Despite having been assigned to a squadron fitted for reconnaissance and bombing, Loste scored his first victory on 27 July 1916. The three-place Caudron G.IV he flew was sometimes used as a gunship flying protection for other bombers. At any rate, he would score six more aerial victories by 26 January 1917.

On 26 August 1917, he was removed from combat duty and transferred to the Service des Fabrications de l'Aviation. He was seriously injured on 30 September 1917. On 17 April 1918, he was promoted to lieutenant. Assigned to develop tactics on 21 August 1918, he was injured again the same day. Upon his return to duty on 23 September 1918, he was again posted to Service des Fabrications de l'Aviation, where he ended the war.

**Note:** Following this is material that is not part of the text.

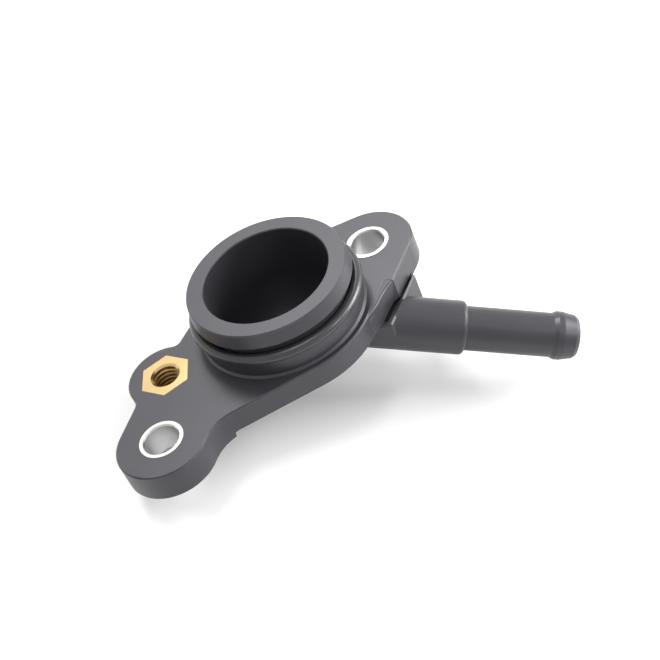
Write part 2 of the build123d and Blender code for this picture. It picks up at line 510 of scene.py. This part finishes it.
def roundedWeb():
    deselectAll()
    bpy.ops.mesh.primitive_grid_add(
        x_subdivisions=len(webSet["stations"]) - 1, y_subdivisions=1, size=2
    )
    web = bpy.context.object
    web.name = "root_web"
    bpy.context.tool_settings.mesh_select_mode = (True, False, False)
    bpy.ops.object.mode_set(mode="EDIT")
    bpy.ops.mesh.select_all(action="SELECT")
    bpy.ops.mesh.extrude_region_move(TRANSFORM_OT_translate={"value": (0, 0, -1)})
    bpy.ops.mesh.select_all(action="DESELECT")
    bpy.ops.object.mode_set(mode="OBJECT")
    corners = [vertex.co.copy() for vertex in web.data.vertices]
    for number, corner in enumerate(corners):
        web.data.vertices[number].select = True
        bpy.ops.object.mode_set(mode="EDIT")
        bpy.ops.transform.translate(value=webCorner(corner) - corner)
        bpy.ops.mesh.select_all(action="DESELECT")
        bpy.ops.object.mode_set(mode="OBJECT")
    for edge in web.data.edges:
        ends = [corners[number] for number in edge.vertices]
        edge.select = all(end.y < 0 and round(end.z) == 0 for end in ends)
    bpy.context.tool_settings.mesh_select_mode = (False, True, False)
    bpy.ops.object.mode_set(mode="EDIT")
    bpy.ops.mesh.bevel(offset=webSet["round"], segments=webSet["segments"], affect="EDGES")
    bpy.ops.mesh.select_all(action="SELECT")
    bpy.ops.mesh.normals_make_consistent(inside=False)
    bpy.ops.object.mode_set(mode="OBJECT")
    web.rotation_euler = (0, 0, math.radians(webSet["turn"]))
    bpy.ops.object.transform_apply(location=True, rotation=True, scale=True)
    bpy.ops.object.shade_smooth_by_angle(angle=math.radians(webSet["smooth"]))
    even = web.modifiers.new("even", "WEIGHTED_NORMAL")
    even.keep_sharp = True
    bpy.ops.object.modifier_apply(modifier=even.name)
    web.data.materials.append(finishes["flange_body"])
    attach(web, "root")


roundedWeb()
print("ring, thread and web made")


# Pale floor, tilted as the part lies in the photo: on its left ear and its nozzle's tip.
# It is seen through from below.
floorSet = {
    "normal": (0.09, -0.33, 0.94),
    "size": 3.0,
    "colour": (0.82, 0.82, 0.82),
    "roughness": 0.9,
}


def plainFloor():
    normal = Vector(floorSet["normal"]).normalized()
    lowest = min(
        normal.dot(vertex.co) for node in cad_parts.values() for vertex in node.data.vertices
    )
    deselectAll()
    bpy.ops.mesh.primitive_plane_add(size=floorSet["size"])
    floor = bpy.context.object
    floor.name = "floor"
    tilt = normal.to_track_quat("Z", "Y").to_matrix().to_4x4()
    floor.matrix_world = Matrix.Translation(normal * lowest) @ tilt
    material, tree, shader = newMaterial("floorPaper")
    feedAll(tree, shader, Base_Color=floorSet["colour"], Roughness=floorSet["roughness"])
    below = tree.nodes.new("ShaderNodeNewGeometry").outputs["Backfacing"]
    clear = tree.nodes.new("ShaderNodeBsdfTransparent")
    blendShaders(
        tree, below, shader.outputs["BSDF"], clear.outputs["BSDF"], tree.nodes["Material Output"]
    )
    floor.data.materials.append(material)


plainFloor()


# Soft studio light: each lamp points at the spigot's centre
lightSet = {
    "back": {"place": (0.467, 0.557, 1.078), "size": 0.40, "power": 12.0},
    "overhead": {"place": (-0.04, -0.10, 0.80), "size": 0.20, "power": 1.2},
    "right": {"place": (0.52, -0.30, 0.10), "size": 0.30, "power": 5.5},
    "front": {"place": (0.191, -0.411, 0.211), "size": 0.12, "power": 0.5},
}


def softLight(name, place, size, power):
    bpy.ops.object.light_add(type="AREA", location=place)
    lamp = bpy.context.object
    lamp.name = name
    lamp.data.size = size
    lamp.data.energy = power
    lamp.rotation_euler = (-Vector(place)).to_track_quat("-Z", "Y").to_euler()


for lampName, lampValues in lightSet.items():
    softLight(lampName, **lampValues)


# Pale world: it lights the part at one level, and is seen and mirrored as white
worldSet = {"colour": (1, 1, 1), "light": 0.72, "background": 1.0}


def paleWorld():
    world = bpy.data.worlds.new("paleWorld")
    bpy.context.scene.world = world
    world.use_nodes = True
    tree = world.node_tree
    light = feedAll(
        tree, tree.nodes["Background"], Color=worldSet["colour"], Strength=worldSet["light"]
    )
    background = addNode(
        tree, "ShaderNodeBackground", Color=worldSet["colour"], Strength=worldSet["background"]
    )
    path = tree.nodes.new("ShaderNodeLightPath")
    seen = path.outputs["Is Camera Ray"]
    for ray in ("Is Transmission Ray", "Is Glossy Ray"):
        seen = combine(tree, "ShaderNodeMath", "MAXIMUM", seen, path.outputs[ray]).outputs["Value"]
    blendShaders(
        tree, seen, light.outputs["Background"], background.outputs["Background"],
        tree.nodes["World Output"],
    )


paleWorld()
bpy.context.scene.view_settings.view_transform = "Standard"
print("floor, lights and world set")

===Service after World War I===
Jean Loste remained in military service after World War I ended. He was promoted to Capitaine on 25 March 1926. When he retired on 1 December 1930, he received a final promotion to Chef de Bataillon.

Jean Loste died on 26 July 1960 in Bordeaux, France.

==Honors and awards==

Chevalier de la Légion d'Honneur

"A remarkably adroit and courageous pilot; has completed numerous artillery spotting, photographic, and bombing missions during the course of which he successively downed four enemy planes. In particular, on 1 November 1916, he descended to within 150 meters of the ground to shoot down his adversary in flames in its own lines. By virtue of his coolness, he was able to recross the lines and save his plane, one motor of which had been badly damaged. Cited twice in orders." Chevalier de la Légion d'Honneur citation, 24 November 1916

During the postwar years, Loste would rise in rank in the Legion d'Honneur, becoming in succession over the years an Officier, a Commandeur, and a Grand Officier of the Legion.

During his wartime service, Lost had won the Croix de Guerre with five palms.

At some point, Japan awarded Loste the Order of the Rising Sun.